En guise de cadeau de Noël, Vénissieux jette aux orties
son ancien bâtiment et décide de s’offrir un autre édifice,
en bien meilleur état »
Arrive la révolution de 1830, qui porte au pouvoir le roi Louis-Philippe et une nouvelle municipalité à Vénissieux, dirigée par Antoine Barioz-Busquet de 1830 à 1831, puis par Etienne Sandier de 1831 à 1848. Sandier prend à bras-le-corps le problème de la mairie. En juillet 1832, après avoir fustigé l’incurie de ses prédécesseurs, et constaté que « depuis plusieurs années, les habitants réclament vivement le rétablissement de cette maison commune », il fait dresser des plans et des devis pour réparer le bâtiment de fond en comble. Mais une loi venue de Paris en 1833 bouleverse ses projets. Désormais, toutes les communes de France d’au moins 300 habitants doivent entretenir une école de garçon sur leur territoire. Le maire et le conseil municipal hésitent alors sur la conduite à tenir : les vieux débris de la mairie vont-ils pouvoir abriter à la fois la maison commune et une école ? Le 24 décembre 1834, l’affaire est entendue. En guise de cadeau de Noël, Vénissieux jette aux orties son ancien bâtiment et décide de s’offrir un autre édifice, en bien meilleur état : à deux pas de l’église, sur la rue de la Brèche (en bordure est de la place Léon-Sublet actuelle), le sieur Jean Sandier dit Beaujean propose de vendre sa belle maison en pierres, avec sa cour plantée d’arbres, son puits, sa buanderie et son écurie pour les chevaux.

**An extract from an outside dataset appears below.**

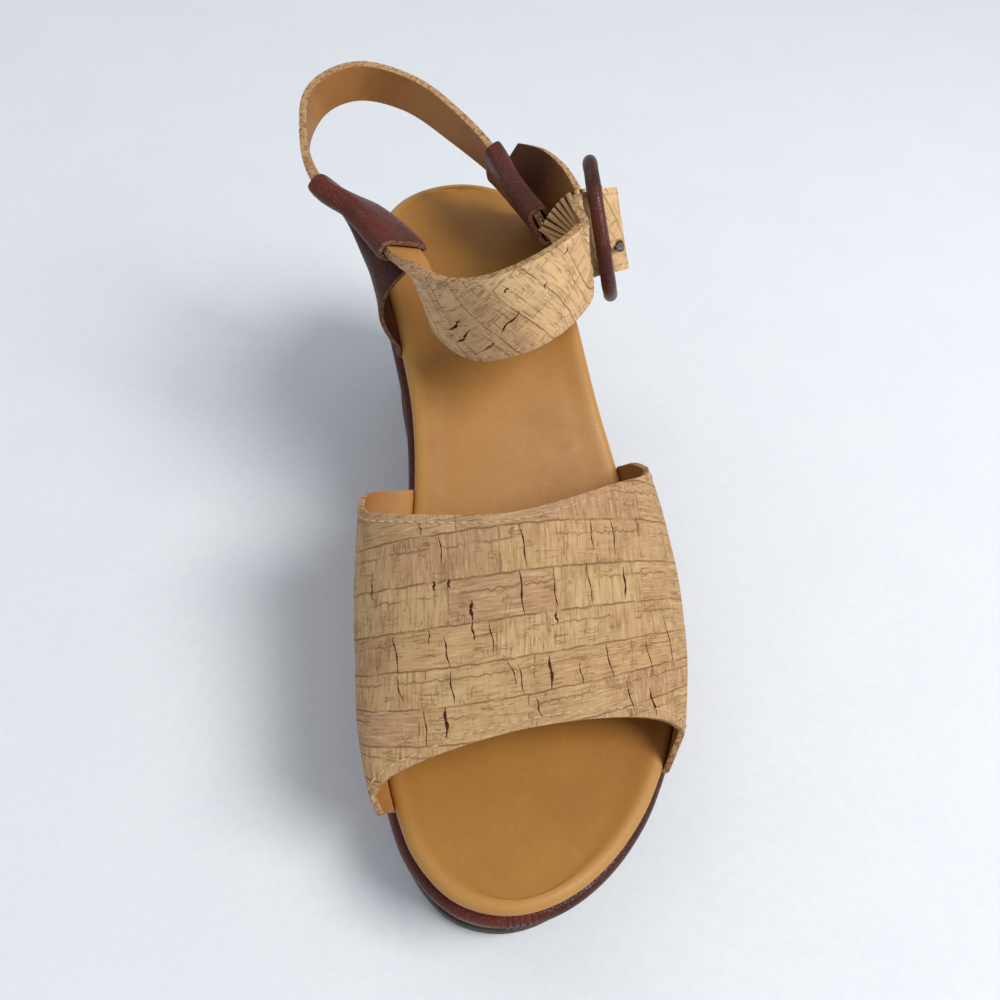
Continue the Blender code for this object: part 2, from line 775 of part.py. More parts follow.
def make_elastic(finish):
    """Ribbed elastic from the outer loop's mouth to the upper part of the centre bar."""
    centre, rearward, upright, outward = buckle_frame()
    mouth, across, width, heading = ribbon_frames(strap_keys(), STRAP_STEPS)[0]
    hold = centre + upright * ELASTIC_RISE
    eye = CENTRE_BAR / 2 + GAP + ELASTIC_THICKNESS / 2
    start = mouth - heading * 4 * GAP
    keys = [(start, across, ELASTIC_WIDTH), (start - heading * 0.005, across, ELASTIC_WIDTH)]
    bend = [hold + (rearward * math.cos(math.radians(turn)) + outward * math.sin(math.radians(turn))) * eye
            for turn in range(200, -61, -20)]
    lead = bend[0] - (bend[1] - bend[0]).normalized() * ELASTIC_LEAD
    middle = keys[-1][0].lerp(lead, 0.5)
    keys.append((middle, (across + upright).normalized(), ELASTIC_WIDTH))
    keys.append((lead, upright, ELASTIC_WIDTH))
    keys += [(spot, upright, ELASTIC_WIDTH) for spot in bend]
    frames = ribbon_frames(keys[:4], 3)[:-1] + ribbon_frames(keys[3:], 1)
    columns = [k / ELASTIC_COLUMNS - 0.5 for k in range(ELASTIC_COLUMNS + 1)]
    return sheet("elastic", ribbon_rows(frames, columns), ELASTIC_THICKNESS, finish, even=False)


def make_prong(finish):
    """A round metal prong hooked on the centre bar, through the billet, its tip on the front bar."""
    centre, rearward, upright, outward = buckle_frame()
    hold = prong_spot()
    eye = CENTRE_BAR / 2 + GAP + PRONG / 2
    spots = []
    for turn in range(-120, 121, 24):
        angle = math.radians(turn)
        spots.append(hold + rearward * eye * math.cos(angle) + outward * eye * math.sin(angle))
    reach = (BUCKLE_WIDTH - BAR_WIDTH) / 2
    over = BAR_THICKNESS / 2 + GAP + PRONG / 2
    spots.append(hold - rearward * reach * 0.45 + outward * (over + 0.0017))
    spots.append(hold - rearward * reach * 0.80 + outward * (over + 0.0008))
    spots.append(hold - rearward * (reach + 0.0012) + outward * over)
    line = bpy.data.curves.new("prong", "CURVE")
    line.dimensions = "3D"
    line.bevel_depth = PRONG / 2
    line.bevel_resolution = 2
    line.use_fill_caps = True
    path = line.splines.new("POLY")
    path.points.add(len(spots) - 1)
    for point, spot in zip(path.points, spots):
        point.co = (*spot, 1.0)
    line.materials.append(finish)
    item = bpy.data.objects.new("prong", line)
    bpy.context.scene.collection.objects.link(item)
    return item


def centre_on_origin():
    """Move every object so that the middle of the whole shoe's bottom is the origin."""
    bpy.context.view_layer.update()
    graph = bpy.context.evaluated_depsgraph_get()
    corners = []
    for item in bpy.context.scene.objects:
        if item.hide_render:
            continue
        mesh = item.evaluated_get(graph).to_mesh()
        corners += [item.matrix_world @ vert.co for vert in mesh.vertices]
    low = Vector(min(c[k] for c in corners) for k in range(3))
    high = Vector(max(c[k] for c in corners) for k in range(3))
    shift = Vector((-(low.x + high.x) / 2, -(low.y + high.y) / 2, -low.z))
    for item in bpy.context.scene.objects:
        item.location += shift
    return shift


def main():
    """Make every piece of the sandal."""
    clear_scene()
    brown = material("brown leather", (0.12, 0.028, 0.018), 0.35)
    tan = material("tan leather", (0.50, 0.24, 0.07), 0.5)
    cork = material("cork", (0.62, 0.42, 0.22), 0.75)
    rubber = material("rubber", (0.05, 0.04, 0.035), 0.8)
    ribbing = material("ribbing", (0.55, 0.42, 0.22), 0.7)
    brass = material("prong metal", (0.08, 0.05, 0.03), 0.4, 0.8)
    make_outsole(rubber)
    make_platform(brown)
    make_insole(tan)
    make_vamp(cork)
    make_quarter("quarter_inner", 1, INNER_FOOT, INNER_BELLY, INNER_REAR, INNER_MOUTH, brown)
    make_quarter("quarter_outer", -1, OUTER_FOOT, OUTER_BELLY, OUTER_REAR, OUTER_MOUTH, brown)
    make_ankle_strap(cork)
    make_elastic(ribbing)
    make_buckle(brown)
    make_prong(brass)
    centre_on_origin()


main()
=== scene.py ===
"""Looks of the left platform sandal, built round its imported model.

The fine pieces here follow the same last, strap line and buckle as the solids that they stand
for. Distances are in metres. A place on the shoe is given by how far it lies ahead of the
footbed's heel end, how far to the inner side of the foot, and its height above the floor.
"""
import logging
import math
from collections.abc import Callable, Sequence
from dataclasses import dataclass
from enum import Enum

import bmesh
import bpy
import numpy as np
from mathutils import Matrix, Vector


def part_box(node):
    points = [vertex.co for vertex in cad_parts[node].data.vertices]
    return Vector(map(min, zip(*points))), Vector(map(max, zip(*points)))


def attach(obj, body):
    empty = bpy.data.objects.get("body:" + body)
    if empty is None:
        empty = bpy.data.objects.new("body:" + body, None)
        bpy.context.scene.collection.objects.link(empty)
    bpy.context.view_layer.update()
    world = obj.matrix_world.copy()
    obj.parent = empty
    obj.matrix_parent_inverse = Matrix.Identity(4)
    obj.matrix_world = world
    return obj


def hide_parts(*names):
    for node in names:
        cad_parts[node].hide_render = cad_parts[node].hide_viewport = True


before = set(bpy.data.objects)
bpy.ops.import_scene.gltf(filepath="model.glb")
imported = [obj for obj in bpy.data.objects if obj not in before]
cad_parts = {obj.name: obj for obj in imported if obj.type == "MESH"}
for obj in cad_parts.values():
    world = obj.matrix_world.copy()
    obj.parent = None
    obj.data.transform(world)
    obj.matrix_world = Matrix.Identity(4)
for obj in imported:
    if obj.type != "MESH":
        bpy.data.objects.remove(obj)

LOG = logging.getLogger("sandal")
GAP = 0.0003
BODY = "root"
RIM_ANGLE = math.radians(42)
CUT_ANGLE = math.radians(60)

Row = tuple[float, ...]
Colour = tuple[float, float, float]


class Side(Enum):
    """Side of the foot, with the sign of its distance from the last's line."""

    INNER = 1
    OUTER = -1


class Face(Enum):
    """Layers of a strap or tab, with the place of each one's finish."""

    OUTER = 0
    LINING = 1
    EDGE = 2


# Small mathematics


def smoothstep(value: float) -> float:
    """Ease from 0 to 1."""
    value = min(max(value, 0.0), 1.0)
    return value * value * (3 - 2 * value)


def table_value(rows: Sequence[Row], column: int, position: float) -> float:
    """Read a table's column smoothly.

    Args:
        rows: Table whose first column rises from row to row.
        column: Column to read.
        position: Value of the first column to read at.

    Returns:
        The column's value on a smooth curve through the rows.
    """
    keys = [row[0] for row in rows]
    values = [row[column] for row in rows]
    span = max(0, min(len(rows) - 2, sum(1 for key in keys[1:-1] if key <= position)))

    def slope(k: int) -> float:
        """Rise of the curve at a row."""
        low, high = max(k - 1, 0), min(k + 1, len(rows) - 1)
        return (values[high] - values[low]) / (keys[high] - keys[low])

    length = keys[span + 1] - keys[span]
    t = min(max((position - keys[span]) / length, 0.0), 1.0)
    return ((2 * t ** 3 - 3 * t ** 2 + 1) * values[span]
            + (t ** 3 - 2 * t ** 2 + t) * length * slope(span)
            + (-2 * t ** 3 + 3 * t ** 2) * values[span + 1]
            + (t ** 3 - t ** 2) * length * slope(span + 1))


def curve_through(points: Sequence[Vector], steps: int) -> list[Vector]:
    """Smooth curve through points.

    Args:
        points: Points that the curve passes.
        steps: Steps in each span.

    Returns:
        Points of the curve, the given ones among them.
    """
    result = []
    count = len(points)
    for k in range(count - 1):
        before, a, b = points[max(k - 1, 0)], points[k], points[k + 1]
        after = points[min(k + 2, count - 1)]
        for step in range(steps):
            t = step / steps
            result.append(0.5 * ((2 * a) + (b - before) * t + (2 * before - 5 * a + 4 * b - after) * t ** 2
                                 + (3 * a - before - 3 * b + after) * t ** 3))
    result.append(points[-1].copy())
    return result


# Meshes


def new_piece(name: str, mesh: bpy.types.Mesh, finishes: Sequence[bpy.types.Material],
              nodes: Sequence[str] = ()) -> bpy.types.Object:
    """Link a mesh as a piece of the shoe.

    Args:
        name: Name of the piece.
        mesh: Its mesh, in the frame of the shoe.
        finishes: Materials, in the order of the faces' material numbers.
        nodes: Solids that the piece stands for.

    Returns:
        The linked object, riding on the shoe's body.
    """
    for finish in finishes:
        mesh.materials.append(finish)
    piece = bpy.data.objects.new(name, mesh)
    bpy.context.scene.collection.objects.link(piece)
    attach(piece, BODY)
    if nodes:
        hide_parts(*nodes)
    LOG.info("%s: %d faces", name, len(mesh.polygons))
    return piece


def raw_mesh(name: str, points: Sequence[Sequence[float]], faces: Sequence[Sequence[int]],
             flat: np.ndarray | None = None) -> bpy.types.Mesh:
    """Make a smooth-shaded mesh.

    Args:
        name: Name of the mesh.
        points: Its vertices.
        faces: Vertex numbers of each face.
        flat: Place of each vertex in the flat cut piece, kept as the attribute "flat".

    Returns:
        The mesh.
    """
    mesh = bpy.data.meshes.new(name)
    mesh.from_pydata([tuple(point) for point in points], [], [tuple(face) for face in faces])
    if flat is not None:
        layer = mesh.attributes.new("flat", "FLOAT_VECTOR", "POINT")
        layer.data.foreach_set("vector", np.asarray(flat, np.float32).ravel())
    mesh.shade_smooth()
    mesh.update()
    return mesh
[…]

Le tout est déjà destiné à l’accueil du public puisqu’il fait office… d’auberge. Allez donc trouver un emplacement plus judicieux ! Certes, l’aubergiste réclame le prix fort pour son établissement, 9 000 francs, alors que la reconstruction de l’ancienne mairie n’en aurait coûté que 5 000. Mais au diable l’avarice. La municipalité vient de vendre ses communaux et dispose d’un bon pécule en caisse, plus de 7 000 francs. L’on financera le solde en cédant aux enchères la vieille mairie en ruines.

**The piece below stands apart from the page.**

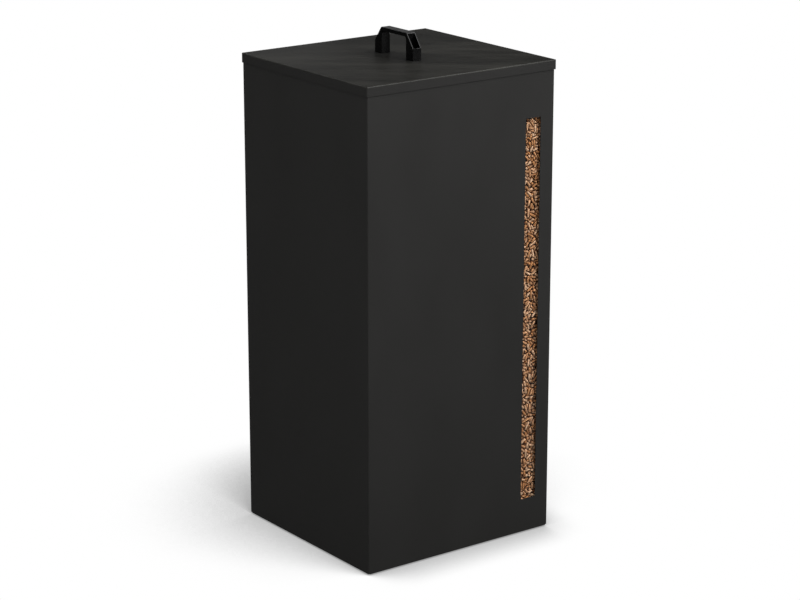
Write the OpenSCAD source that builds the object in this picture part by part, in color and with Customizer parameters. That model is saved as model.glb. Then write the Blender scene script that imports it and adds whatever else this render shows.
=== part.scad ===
// Pellet storage bin: a folded sheet steel body with a tall, narrow window
// and a lift-off lid with a moulded bridge handle.
// The window is in the front, which faces -Y. The origin is on the floor, under the middle of the body.

/* [Body] */
// Outside width of the body, across the window face
body_w = 325; // [270:1:420]
// Outside depth of the body, front to back
body_d = 302; // [250:1:400]
// Height of the body, from its bottom edge to its rim
body_h = 698; // [500:1:900]
// Thickness of the body sheet
sheet_t = 1; // [0.8:0.1:1.5]
// Inside radius of every fold in the sheets
fold_r = 0.6; // [0.4:0.1:1]
// Width of the flange turned in round the mouth
rim_w = 12; // [10:1:20]
// Width of the flange turned in under the floor
base_flange_w = 28; // [26:1:40]
// Depth of the flanges that join the back panel to the side walls
back_flange_w = 15; // [10:1:25]
// Gap between the back panel's flanges and the side walls
join_gap = 0.1; // [0.05:0.05:0.2]
// Corner left unfolded at each end of a flange
corner_relief = 3; // [2.8:0.1:4]
// Half of the gap between two flanges that meet at a mitre
mitre_gap = 0.3; // [0.2:0.1:0.5]

/* [Floor pan] */
// Height of the pan's turned-up lip
pan_lip_h = 12; // [8:1:20]
// Clearance between the pan and the walls
pan_gap = 0.4; // [0.3:0.1:0.6]

/* [Window] */
// Width of the window slot
slot_w = 27; // [18:1:36]
// Distance from the body's bottom edge to the slot
slot_bottom = 51; // [40:1:90]
// Distance from the rim down to the slot
slot_top = 77; // [50:1:120]
// Distance from the slot to the right side of the body
slot_side = 23.5; // [23:0.5:60]
// Corner radius of the slot
slot_r = 0.5; // [0.3:0.1:2]
// Thickness of the clear pane
pane_t = 3; // [2:0.5:5]
// Overlap of the pane behind the sheet, all round
pane_lap = 10; // [9:0.5:12]
// Thickness of the foam gasket under the pane
gasket_t = 1; // [0.5:0.1:2]
// Width of the foam gasket
gasket_w = 7; // [5:0.5:7.5]
// Distance from the pane's edge in to the gasket
gasket_inset = 1; // [0.5:0.1:1.5]

/* [Clamp strips] */
// Thickness of the clamp strips' sheet
strip_t = 1; // [0.8:0.1:1.5]
// Width of the strip's foot, which the nuts hold down
strip_foot_w = 10; // [9.8:0.1:10.2]
// Overlap of the strip's lip on the pane
strip_lip_w = 6; // [4:0.5:8]
// Clearance between the strip and the pane's edge
strip_gap = 0.5; // [0.3:0.1:0.6]
// Number of studs along each strip
stud_count = 5; // [3:1:8]
// Distance from the strip's end to the first stud
stud_end = 25; // [15:1:40]
// Diameter of the weld studs
stud_d = 4; // [3:0.5:4]
// Length of the weld studs
stud_l = 8; // [7:0.5:12]
// Width across flats of the stud nuts
stud_nut_af = 7; // [6:0.5:7]
// Height of the stud nuts
stud_nut_h = 3.2; // [2:0.1:4]
// Diameter of the washers under the stud nuts
stud_washer_d = 8; // [7:0.5:8]
// Thickness of the washers under the stud nuts
stud_washer_t = 0.5; // [0.3:0.1:0.8]

/* [Lid] */
// Thickness of the lid sheet
lid_t = 1; // [0.8:0.1:1.5]
// Outside height of the lid's skirt
skirt_h = 14; // [12:1:30]
// Clearance between the skirt and the body
lid_gap = 0.6; // [0.5:0.1:1.5]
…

Le dossier remonte la voie hiérarchique et parvient jusque sur le bureau du roi Louis-Philippe, lequel donne son autorisation à toute l’opération le 23 juin 1835. La vente de la propriété Sandier est passée deux mois plus tard, le 28 août 1835. L’année 1836 est consacrée aux travaux pour transformer l’auberge en mairie-école. La cuisine et la salle d’auberge du rez-de-chaussée, les deux chambres du premier étage et les greniers du second sont confiés à un architecte qui, moyennant la construction d’un escalier dans la cuisine et l’aménagement des greniers, installe la mairie et l’école aux deux premiers niveaux, et les appartements des instituteurs au dernier étage. Les Vénissians disposent enfin d’une mairie digne de leur gros village aux portes de Lyon, et de la modernité qu’ils entendent bien suivre. Pourtant, sa durée de vie fut bien courte : à peine plus de 40 ans. Dès les années 1870, le développement fulgurant de Vénissieux exigea la construction d’une nouvelle mairie. Mais c’est une autre histoire…
Sources : Archives de Vénissieux, registres des délibérations municipales, an II-1865, et 1 M 197/7. Archives de l’Isère, L 258, bulletin n° 24 (1799).